The two narratives outlined above are only the most likely approximation to the state of affairs at the end of January 2022. And yet, they are based on two fundamentally different ideas about the goals and objectives of Russian foreign policy — the first, so to speak, is «conservationist» which aims to prevent the spiral of uncertainty and risks from unwinding so much that then it will take several more decades for Russia «to get back from its knees». The second, «offensive», defines the current moment in history as critical and a turning point, where inaction and cowardice will then cost more, and almost any risk is justified; potential gains will cover almost any losses.
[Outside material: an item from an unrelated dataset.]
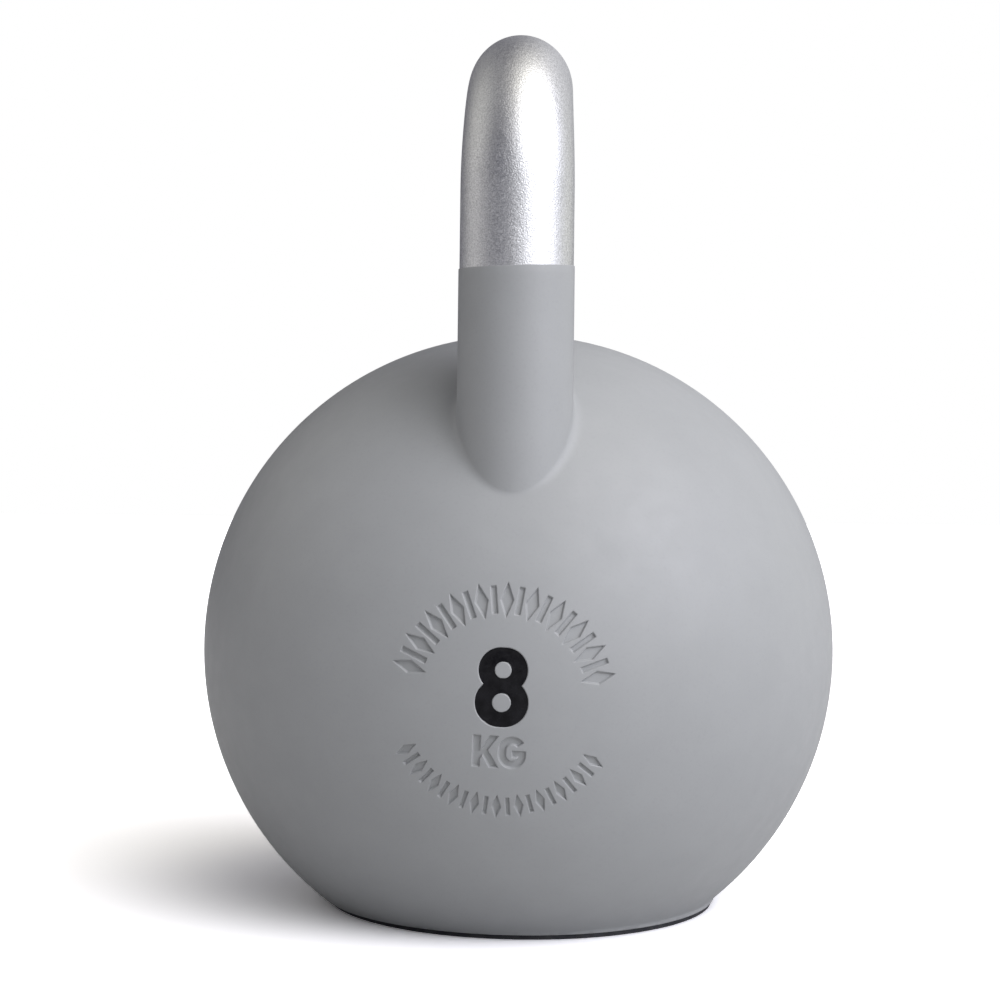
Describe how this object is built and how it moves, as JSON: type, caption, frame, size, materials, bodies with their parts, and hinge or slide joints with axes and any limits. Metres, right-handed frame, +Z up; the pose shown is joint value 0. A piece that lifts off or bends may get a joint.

It should be noted separately that none of them is in favor of unleashing massive hostilities on the territory of Ukraine. For example, Dmitry Suslov rightly notes that «we are talking about security guarantees from the United States and NATO, and Moscow seeks to agree on new rules of the game it is with them, and not with Kyiv. Therefore, the option of a hypothetical Russian invasion of Ukraine in response to the refusal of the United States and NATO to respect Russian „red lines“, which is constantly talked about in the West, really seems absurd and counterproductive». Almost all experts agree with this interpretation, with some reservations. Even then, a military clash is allowed as a reasonable hypothetical by many. In other words, even the most aggressive experts dissuade Moscow from trying to occupy significant parts of Ukraine. That, of course, does not exclude the limited use of forces, as Moscow has already shown many times over the past few years.